Comparatively, 19 new vessels have joined the fleet since 2002. Those figures do not include a number of vessels that have been — or will be — retrofitted or otherwise significantly modified but not replaced.

Looking further, the authors estimate three to five new North Pacific fishing vessels per year will be built each year after 2026. They also expect fleet consolidation to continue barring major increases to seafood prices or harvest limits, which could impact the rate of vessel replacement.

“The primary driver of this consolidation will be transferrable quota, which will tend to concentrate in the hands of the most successful companies and therefore require fewer vessels to harvest,” the report states.
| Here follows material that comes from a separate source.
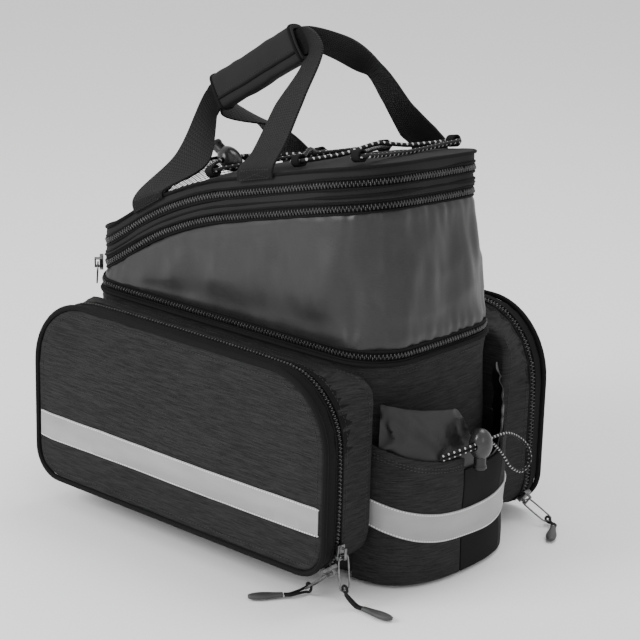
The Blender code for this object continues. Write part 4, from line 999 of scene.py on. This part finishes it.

While just more than one-third of historical North Pacific fishing vessel projects have been done by Puget Sound shipyards, McDowell Group estimates that market share will increase to about 50 percent in the near-term, assuming the region’s industry can maximize the benefit of local construction.

According to the report, “Puget Sound shipyards are viewed favorably by the commercial fishing industry for their high-quality work.”

Additionally, there are inherent benefits for Seattle-area owners in having their vessels built locally, such as the ability to closely monitor the project during construction and a “shipyard and crew familiar with a vessel are well-positioned to provide cost-effective maintenance and repair services in the future,” the report states.

Capturing half of the new vessel projects through 2026 would likely result in up to 750 direct and indirect jobs for the Puget Sound region, according to McDowell Group.

The primary competitors for the projects are Gulf Coast shipyards Southern states. Gulf Coast shipyards benefit from labor costs — up to half of the cost of a new vessel — that are about 30 percent less than those in Washington and about 45 percent less than Alaska.

Also, Alaska currently has just one shipyard capable of building large fishing vessels. Portland, Ore.-based Vigor Industrial’s Ketchikan Shipyard finished the F/V Arctic Prowler in 2013, a 136-foot freezer-longliner and the first large fishing vessel built in the state.